For the past eighteen months, the Greek artist who calls himself Stefanos has been hacking euros, sketching images of the economic crisis in Greece onto banknotes. ‘Over the last five years the economy has hatched violence and social decay,’ he told me. ‘I’m using a European document, that is in cross-border circulation, to bomb public property from the comfort of my home.’ The notes depict lynchings, people collapsing, mass hysteria. The project was kickstarted by news of a suicide. ‘I always use black ink ball-pen and draw human figures using headlines from the media, whenever violence or poverty is reported, I transfer the message on the medium.’ Stefanos scans the notes, posts the images on his website and then puts them back into circulation, messages in bottles that may wash up on the shores of northern Europe. ‘A currency should reflect the reality of the era it represents,’ he says.
In the 1970s Cildo Meireles stamped ‘Yankees Go Home’ onto dollar bills. Stefanos’s work is cautious by comparison. The Greeks queuing at cash machines might easily miss or misinterpret the tiny sketches. They will not strike fear into Eurocrats. There’s a degree of defeated weariness about the whole enterprise. There are images of the grim reaper but also designs that allude to Hitchcock’s Vertigo.
Stefanos’s day job is in a design consultancy. Many of his Greek clients export high-end food and beauty products to Western Europe and the US. There are big brands among his European clients. He apparently worked on the redesign of Piraeus Bank’s corporate identity. As he admits, his ‘bombs’ are thrown from relative comfort.

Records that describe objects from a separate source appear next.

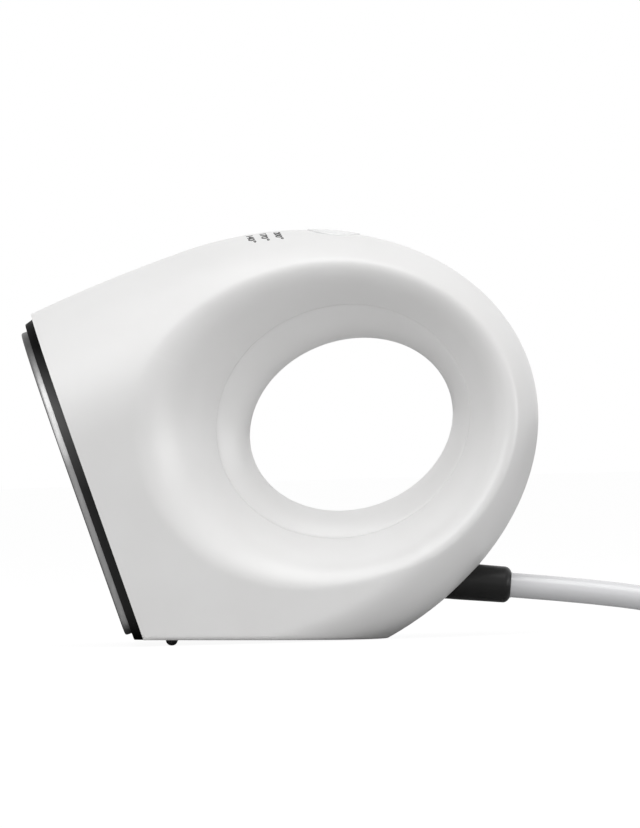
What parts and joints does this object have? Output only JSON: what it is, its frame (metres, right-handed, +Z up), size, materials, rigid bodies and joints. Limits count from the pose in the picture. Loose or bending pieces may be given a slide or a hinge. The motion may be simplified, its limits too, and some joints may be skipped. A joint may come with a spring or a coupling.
{
  "type": "mini handheld heat press",
  "caption": "Compact drop-shaped handheld heat press with a through ring grip, an arched heated sole behind a dark bezel, a top button, temperature marks and a mains lead.",
  "frame": {"origin": "bottom centre of the bounding box of the press without its free lead, coil and plug", "axes": "+Z up, +X from the heated sole to the ring grip and the lead, +Y to the press's side away from the view in the picture"},
  "size_m": [0.2669, 0.0997, 0.1112],
  "materials": {
    "housing_white": "satin",
    "button_white": "gloss",
    "bezel_black": "satin",
    "plate_metal": "brushed",
    "mica_brown": "matte",
    "sheet_metal": "satin",
    "fibre_mat": "matte",
    "sensor_glass": "gloss",
    "screw_steel": "satin",
    "board_green": "satin",
    "part_black": "satin",
    "part_blue": "gloss",
    "part_yellow": "gloss",
    "led_clear": "gloss",
    "lens_clear": "frosted",
    "boot_black": "matte",
    "cord_silver": "gloss",
    "tie_black": "matte",
    "plug_black": "satin",
    "pin_metal": "polished",
    "foot_rubber": "matte",
    "wire_brown": "satin",
    "wire_blue": "satin",
    "wire_green": "satin",
    "wire_white": "satin",
    "wire_grey": "satin"
  },
  "bodies": {
    "press": {"bezel": "bezel_black", "board_cable": "wire_grey", "board_screws": "screw_steel", "buzzer": "part_black", "case_screws": "screw_steel", "clamp_screws": "screw_steel", "control_board": "board_green", "control_chip": "part_black", "cord_clamp": "part_black", "cord_coil": "cord_silver", "cord_tie": "tie_black", "earth_wire": "wire_green", "film_capacitor": "part_yellow", "front_feet": "foot_rubber", "fuse_strap": "sheet_metal", "grip_ring": "housing_white", "heat_plate": "plate_metal", "heat_shield": "sheet_metal", "heater_leads": "wire_white", "heating_element": "mica_brown", "indicator_leds": "led_clear", "inner_cord": "cord_silver", "insulation_mat": "fibre_mat", "left_shell": "housing_white", "light_guide": "lens_clear", "live_wire": "wire_brown", "mica_sheet": "mica_brown", "neutral_wire": "wire_blue", "plate_screws": "screw_steel", "plug_body": "plug_black", "plug_lead": "cord_silver", "plug_pins": "pin_metal", "power_board": "board_green", "power_board_screws": "screw_steel", "power_cord": "cord_silver", "pressure_plate": "sheet_metal", "relay": "part_blue", "right_shell": "housing_white", "sensor_wires": "wire_white", "smoothing_capacitor": "part_black", "strain_relief": "boot_black", "switch_body": "part_black", "terminal_block": "part_blue", "thermal_fuse": "sheet_metal", "thermistor": "sensor_glass", "tilt_sensor": "sheet_metal", "triac": "part_black"},
    "button_cap": {"button": "button_white"},
    "switch_plunger": {"switch_stem": "part_black"}
  },
  "joints": [
    {"name": "button_press", "type": "slide", "parent": "press", "child": "button_cap", "axis": [-0.1117, 0, -0.9937], "range_m": [0, 0.0004], "stiffness_N_per_m": 3000},
    {"name": "plunger_press", "type": "slide", "parent": "press", "child": "switch_plunger", "axis": [-0.1117, 0, -0.9937], "range_m": [0, 0.0004]}
  ],
  "couplings": [
    {"joint": "plunger_press", "follows": "button_press", "ratio": 1}
  ]
}
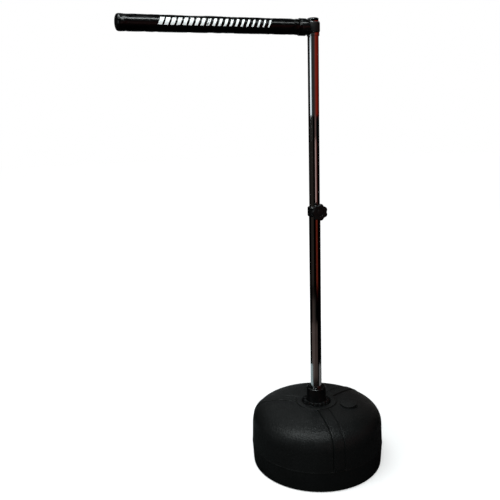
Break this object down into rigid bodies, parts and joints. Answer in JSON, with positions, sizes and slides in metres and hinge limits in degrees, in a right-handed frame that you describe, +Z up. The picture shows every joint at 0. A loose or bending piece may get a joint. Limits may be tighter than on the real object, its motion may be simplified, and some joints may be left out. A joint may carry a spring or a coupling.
{
  "type": "spinning bar boxing trainer",
  "caption": "Free-standing boxing trainer: a padded bar spins on top of a telescopic chrome mast in a domed, fillable base tank.",
  "frame": {"origin": "on the floor, at the centre of the tank's flat underside, on the mast's axis", "axes": "+Z up along the mast; -X along the spinning bar at rest; +Y to the back"},
  "size_m": [0.85, 0.4612, 1.5025],
  "materials": {
    "tank_plastic": "satin",
    "gloss_black_plastic": "gloss",
    "matt_black_plastic": "matte",
    "chrome_tube": "polished",
    "plated_steel": "satin",
    "brass": "satin",
    "rubber": "matte",
    "nylon": "satin",
    "foam": "matte",
    "black_vinyl": "gloss"
  },
  "bodies": {
    "base": {"base_tank": "tank_plastic", "socket_gasket": "rubber", "pole_socket": "gloss_black_plastic", "lock_ring": "gloss_black_plastic", "socket_screw": "plated_steel", "lower_tube": "chrome_tube", "lower_tube_plug": "nylon", "clamp_collar": "gloss_black_plastic", "clamp_collar_rivet": "plated_steel", "clamp_insert": "brass"},
    "cap_seal": {"fill_cap_seal": "rubber"},
    "cap": {"fill_cap": "tank_plastic"},
    "pad": {"clamp_pad": "nylon"},
    "knob": {"clamp_knob": "matt_black_plastic", "clamp_knob_cap": "matt_black_plastic", "clamp_stud": "plated_steel"},
    "mast_foot": {"upper_tube_foot": "nylon"},
    "mast": {"upper_tube": "chrome_tube", "tube_end_plug": "matt_black_plastic", "stop_collar": "chrome_tube", "stop_collar_screw": "plated_steel", "retaining_ring": "plated_steel"},
    "bar": {"swivel_sleeve": "matt_black_plastic", "lower_bush": "nylon", "upper_bush": "nylon", "bar_end_cup": "gloss_black_plastic", "bar_core_tube": "plated_steel", "bar_core_plug": "nylon", "bar_foam": "foam", "bar_cover": "black_vinyl", "bar_screw": "plated_steel"}
  },
  "joints": [
    {"name": "height_slide", "type": "slide", "parent": "base", "child": "mast_foot", "axis": [0, 0, 1], "range_m": [-0.4, 0.15]},
    {"name": "mast_turn", "type": "hinge", "parent": "mast_foot", "child": "mast", "pos_m": [0, 0, 0.607], "axis": [0, 0, 1], "range_deg": [-180, 180]},
    {"name": "bar_spin", "type": "hinge", "parent": "mast", "child": "bar", "pos_m": [0, 0, 1.473], "axis": [0, 0, 1], "continuous": true},
    {"name": "clamp_pad_travel", "type": "slide", "parent": "base", "child": "pad", "axis": [-0.1444, -0.9895, 0], "range_m": [0, 0.0038]},
    {"name": "clamp_knob_turn", "type": "hinge", "parent": "pad", "child": "knob", "pos_m": [-0.00577, -0.03958, 0.8975], "axis": [-0.1444, -0.9895, 0], "range_deg": [0, 1080]},
    {"name": "fill_cap_lift", "type": "slide", "parent": "base", "child": "cap_seal", "axis": [0, 0, 1], "range_m": [0, 0.0152]},
    {"name": "fill_cap_turn", "type": "hinge", "parent": "cap_seal", "child": "cap", "pos_m": [0.08418, -0.07687, 0.215], "axis": [0, 0, 1], "range_deg": [0, 1080]}
  ],
  "couplings": [
    {"joint": "clamp_pad_travel", "follows": "clamp_knob_turn", "m_per_rad": 0.00019894},
    {"joint": "fill_cap_lift", "follows": "fill_cap_turn", "m_per_rad": 0.00079577}
  ]
}
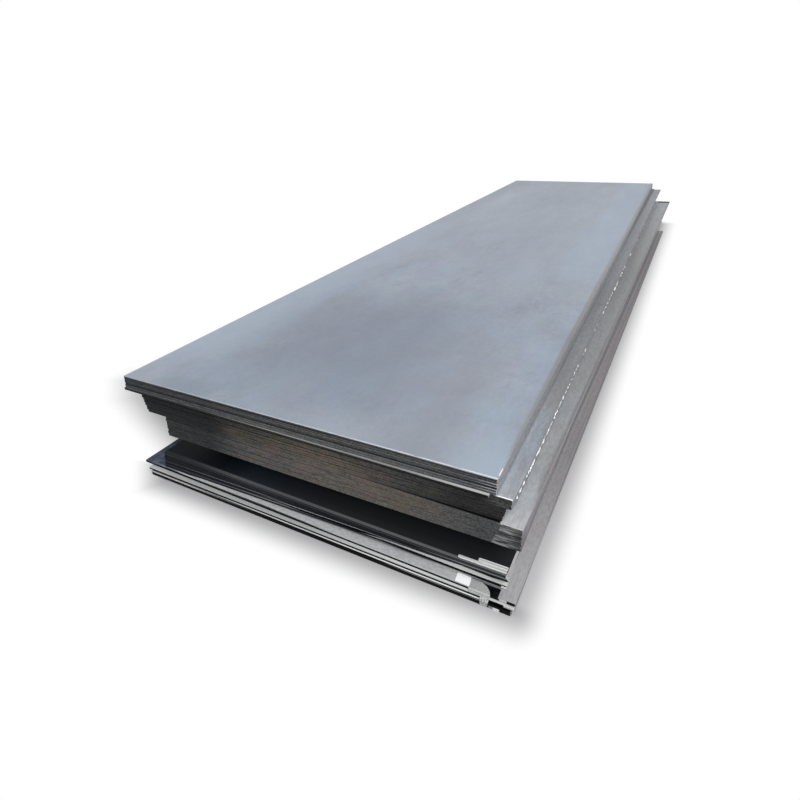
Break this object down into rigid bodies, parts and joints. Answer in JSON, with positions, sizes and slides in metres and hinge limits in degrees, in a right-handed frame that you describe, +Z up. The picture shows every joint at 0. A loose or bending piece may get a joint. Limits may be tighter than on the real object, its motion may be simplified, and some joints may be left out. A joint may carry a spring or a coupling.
{
  "type": "stack of steel plates",
  "caption": "Yard stack of long hot-rolled steel plates in shifted packs, with timber bearers that keep a gap for forks and slings.",
  "frame": {"origin": "centre of the stack's outer box, on the ground under it", "axes": "+X across the plates, to the right seen from the front end; +Y along the plates, away from the front end; +Z up"},
  "size_m": [1.7122, 6.0732, 0.4209],
  "materials": {
    "bright_plate": "hot-rolled mill finish, light edges",
    "ledge_plate": "hot-rolled mill finish, light and slightly worn",
    "lower_plate": "dark mill scale",
    "middle_plate": "sheared edges with a brown rust tint",
    "upper_plate": "dark mill scale with dark sheared edges",
    "slipped_plate": "hot-rolled mill finish, light edge",
    "top_plate": "blue-grey mill scale with a soft sheen",
    "offcut_steel": "light cut steel",
    "bearer_timber": "rough sawn softwood, weathered"
  },
  "bodies": {
    "root": {"base_plate_1": "bright_plate", "base_plate_2": "bright_plate", "base_plate_3": "bright_plate", "base_plate_4": "bright_plate", "base_plate_5": "bright_plate", "ledge_plate_1": "ledge_plate", "lower_plate_1": "lower_plate", "lower_plate_2": "lower_plate", "lower_plate_3": "lower_plate", "lower_plate_4": "lower_plate", "lower_plate_5": "lower_plate", "lower_plate_6": "lower_plate", "lower_plate_7": "lower_plate", "middle_plate_1": "middle_plate", "middle_plate_2": "middle_plate", "middle_plate_3": "middle_plate", "middle_plate_4": "middle_plate", "middle_plate_5": "middle_plate", "middle_plate_6": "middle_plate", "middle_plate_7": "middle_plate", "middle_plate_8": "middle_plate", "middle_plate_9": "middle_plate", "upper_plate_1": "upper_plate", "upper_plate_2": "upper_plate", "upper_plate_3": "upper_plate", "upper_plate_4": "upper_plate", "upper_plate_5": "upper_plate", "cover_plate_1": "upper_plate", "cover_plate_2": "upper_plate", "cover_plate_3": "upper_plate", "cover_plate_4": "upper_plate", "slipped_plate_1": "slipped_plate", "top_plate_1": "top_plate", "top_plate_2": "top_plate", "top_plate_3": "top_plate", "top_plate_4": "top_plate", "top_plate_5": "top_plate", "top_plate_6": "top_plate", "bearer_1": "bearer_timber", "bearer_2": "bearer_timber", "bearer_3": "bearer_timber", "bearer_4": "bearer_timber", "bearer_5": "bearer_timber", "long_offcut": "offcut_steel", "short_offcut": "offcut_steel"}
  },
  "joints": []
}
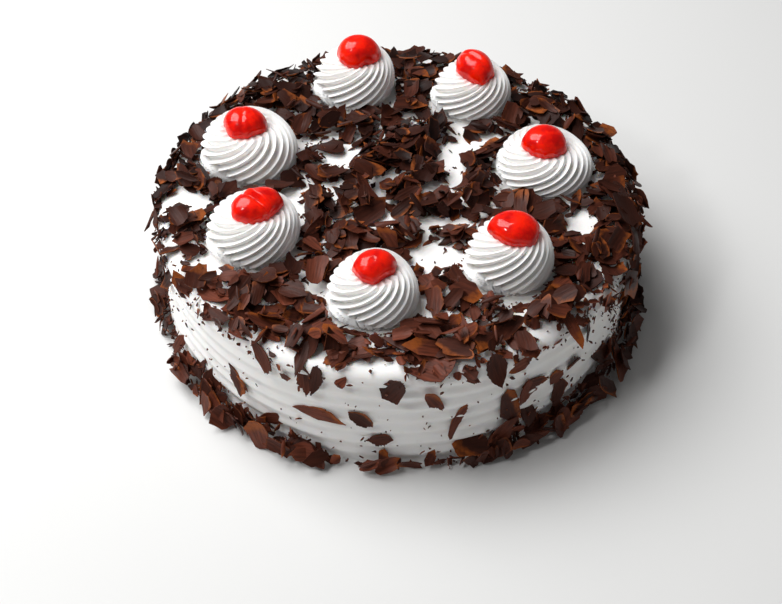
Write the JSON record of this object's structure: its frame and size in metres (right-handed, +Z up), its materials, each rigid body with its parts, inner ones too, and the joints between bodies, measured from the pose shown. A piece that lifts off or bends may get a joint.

‘I didn’t vote for Syriza,’ he says, ‘but I do, to some extent, agree with some of their positions… The media is oppressive and misinforms. It would be wrong to talk about Syriza’s actions without considering our lenders’ position.’
He told me that the British Museum took two of his notes into their permanent collection; when I spoke to them they said the donation had been unsolicited, if welcome. ‘Banknotes will become as romanticised as vinyl or cassettes or Polaroids,’ Stefanos says. His notes at least have become collector’s items, worth far more than the values they supposedly represent.